7. The cell according to claim 2, wherein said retroviral packaging cell comprises a heterologous nucleic acid molecule which is capable of expressing the polio virus receptor CD155, the wild type herpes simplex virus (HSV)-1 envelope protein, or another viral envelope protein; and

i) the target cell is a hematopoietic stem cell;

ii) the target cell is CD34+, CD33+, CD14+, or expresses nectin 1;

iii) the target cell is a T cell;

iv) the target cell is a dendritic cell or a B cell in the germinal center of a lymph node;

v) the target cell is a fibroblast.

8. A method of producing a recombinant retroviral packaging cell according to claim 1, said method comprising

introducing, into a cell, a nucleic acid molecule capable of expressing, in said packaging cell, a viral gene product necessary for packaging and/or replication of a retrovirus, and

at least one nucleic acid molecule capable of expressing, in said packaging cell, at least one membrane associated non-viral ligand(s) which bind a cell surface molecule of a target cell.

9. A method of packaging a viral vector, said method comprising

introducing a second nucleic acid molecule encoding or comprising a retroviral vector into a recombinant cell according to claim 1, and

culturing said cell under conditions wherein said cell packages said vector into a particle comprising said membrane associated non-viral ligand(s) which bind a cell surface molecule of a target cell.

10. A retroviral vector packaging cell comprising a cell that endogenously expresses at least one membrane associated ligand capable of binding to a cell surface molecule of a target cell or tissue.

11. The packaging cell of claim 10 wherein the cell interacts with the target cell or tissue in vivo.

12. The packaging cell of claim 11 wherein the cell is a bone marrow stromal cell and the target cell is a hematopoietic stem cell.

13. The packaging cell of claim 10 wherein the ligand is an integrin and the target cells are CD34+ cells.

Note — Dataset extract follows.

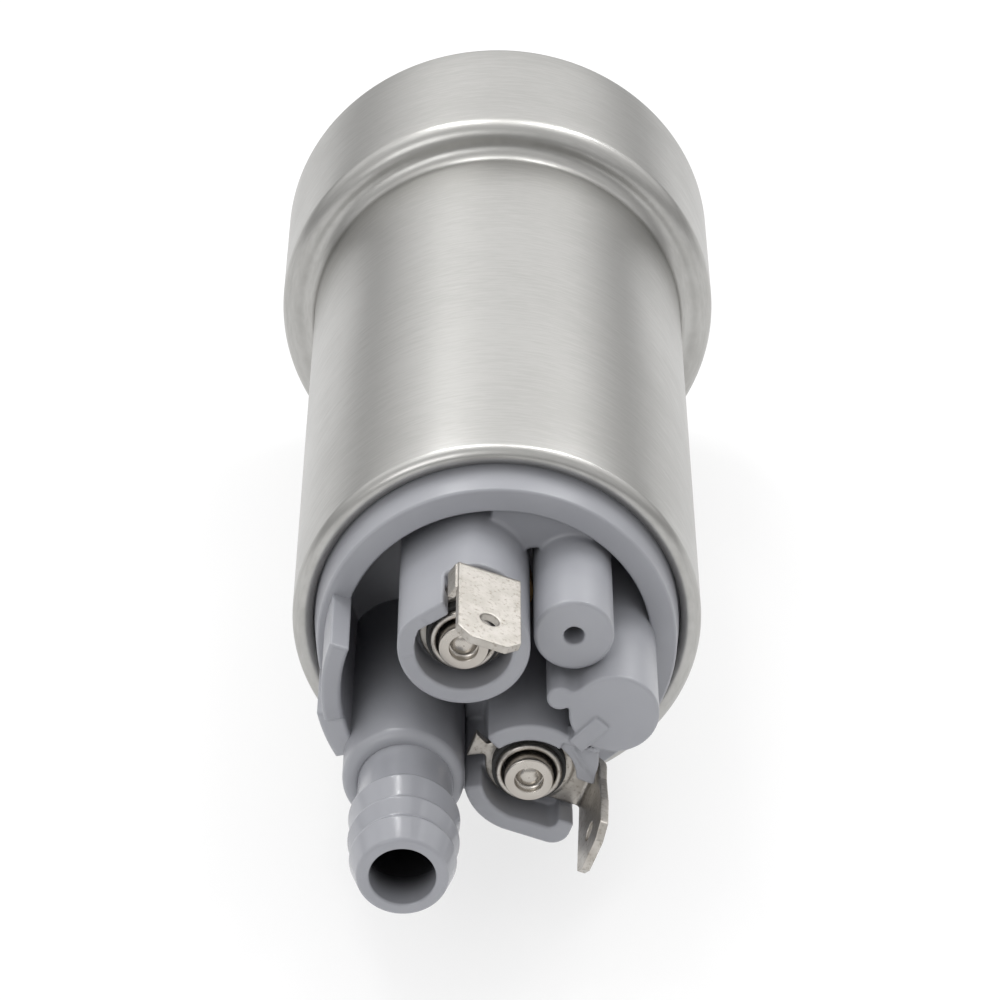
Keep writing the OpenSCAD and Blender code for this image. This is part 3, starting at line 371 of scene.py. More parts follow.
looks = {
    "canSteel": (brushedMetal, dict(
        lines=(320, 3600, 320), clouds=60, colour=(0.48, 0.475, 0.46), tint=(0.42, 0.415, 0.40),
        rough=0.34, vary=0.12, relief=0.32, depth=0.02)),
    "coverPlastic": (mouldedFinish, dict(
        clouds=160, grain=2600, colour=(0.32, 0.325, 0.35), tint=(0.30, 0.305, 0.33),
        rough=0.36, relief=0.06, depth=0.02)),
    "tinnedBlade": (speckledMetal, dict(
        spots=2600, clouds=600, colour=(0.53, 0.505, 0.47), tint=(0.44, 0.415, 0.38),
        dark=(0.33, 0.30, 0.26), rough=0.36, relief=0.25, depth=0.04, clear=0.5, full=0.72)),
    "ferrulePlate": (speckledMetal, dict(
        spots=1100, clouds=260, colour=(0.52, 0.49, 0.45), tint=(0.46, 0.43, 0.39),
        dark=(0.34, 0.30, 0.26), rough=0.28, relief=0.15, depth=0.03, clear=0.66, full=0.8)),
    "blackRubber": (mouldedFinish, dict(
        clouds=220, grain=1800, colour=(0.018, 0.018, 0.018), tint=(0.03, 0.03, 0.03),
        rough=0.6, relief=0.2, depth=0.03)),
    "carbon": (mouldedFinish, dict(
        clouds=400, grain=2400, colour=(0.03, 0.03, 0.033), tint=(0.055, 0.055, 0.06),
        rough=0.5, relief=0.3, depth=0.03)),
    "springSteel": (brushedMetal, dict(
        lines=(900, 900, 900), clouds=300, colour=(0.6, 0.6, 0.6), tint=(0.5, 0.5, 0.5),
        rough=0.28, vary=0.08, relief=0.1, depth=0.01)),
    "strandedCopper": (brushedMetal, dict(
        lines=(5000, 700, 5000), clouds=400, colour=(0.72, 0.36, 0.2), tint=(0.6, 0.28, 0.15),
        rough=0.35, vary=0.1, relief=0.5, depth=0.08)),
    "whitePlastic": (mouldedFinish, dict(
        clouds=200, grain=1800, colour=(0.78, 0.78, 0.74), tint=(0.7, 0.7, 0.66),
        rough=0.42, relief=0.06, depth=0.02)),
    "sinteredBronze": (speckledMetal, dict(
        spots=2200, clouds=300, colour=(0.58, 0.4, 0.2), tint=(0.48, 0.32, 0.16),
        dark=(0.2, 0.13, 0.07), rough=0.42, relief=0.4, depth=0.04, clear=0.56, full=0.68)),
    "rolledSteel": (brushedMetal, dict(
        lines=(70, 3000, 70), clouds=90, colour=(0.4, 0.4, 0.41), tint=(0.33, 0.33, 0.34),
        rough=0.4, vary=0.1, relief=0.15, depth=0.03)),
    "ferrite": (mouldedFinish, dict(
        clouds=260, grain=2600, colour=(0.06, 0.06, 0.066), tint=(0.09, 0.09, 0.095),
        rough=0.55, relief=0.35, depth=0.04)),
    "laminationStack": (brushedMetal, dict(
        lines=(20, 2000, 20), clouds=200, colour=(0.3, 0.31, 0.33), tint=(0.24, 0.25, 0.27),
        rough=0.45, vary=0.12, relief=0.8, depth=0.1)),
    "groundSteel": (brushedMetal, dict(
        lines=(80, 6000, 80), clouds=120, colour=(0.68, 0.68, 0.68), tint=(0.62, 0.62, 0.62),
        rough=0.2, vary=0.06, relief=0.06, depth=0.01)),
    "enamelledCopper": (brushedMetal, dict(
        lines=(2600, 400, 2600), clouds=300, colour=(0.5, 0.19, 0.09), tint=(0.38, 0.13, 0.06),
        rough=0.32, vary=0.1, relief=0.8, depth=0.12)),
    "powderCoat": (mouldedFinish, dict(
        clouds=300, grain=1500, colour=(0.05, 0.18, 0.09), tint=(0.04, 0.14, 0.07),
        rough=0.48, relief=0.3, depth=0.04)),
    "phenolicResin": (mouldedFinish, dict(
        clouds=260, grain=1800, colour=(0.15, 0.065, 0.035), tint=(0.11, 0.045, 0.025),
        rough=0.4, relief=0.15, depth=0.03)),
    "impellerResin": (mouldedFinish, dict(
        clouds=260, grain=2200, colour=(0.06, 0.052, 0.047), tint=(0.04, 0.036, 0.033),
        rough=0.42, relief=0.15, depth=0.03)),
    "castAluminium": (speckledMetal, dict(
        spots=1300, clouds=160, colour=(0.56, 0.56, 0.565), tint=(0.48, 0.48, 0.485),
        dark=(0.34, 0.34, 0.35), rough=0.42, relief=0.3, depth=0.05, clear=0.58, full=0.74)),
}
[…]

14. The packaging cell of claim 13 wherein the ligand is SDF-1, VLA-4, VLA-5, or LFA-1, and the hematopoietic stem cell is CD34+ and CD38−/CXCR4+, or CD34+ and CD38 low/CXCR4+.

15. The cell according to claim 10 wherein said retroviral packaging cell comprises a heterologous nucleic acid molecule capable of expressing a viral ligand which binds a cell surface molecule of a target cell and which optionally functions to mediate fusion of a cell membrane containing said viral ligand with said target cell.

16. The cell according to claim 1 wherein said cell is a T cell or a cell of a T cell line.

17. The cell according to claim 1 wherein said cell expresses CD86 but not CD54.

18. A recombinant retroviral packaging cell comprising a first nucleic acid molecule capable of expressing, in said packaging cell, at least one membrane associated non-viral ligand which binds a cell surface molecule of a target cell and activates or stimulates the cell into cell cycle transition.

19. The cell according to claim 18 wherein said packaging cell expresses a retroviral structural protein or accessory protein.

20. The cell according to claim 18 further comprising a retroviral vector to be packaged.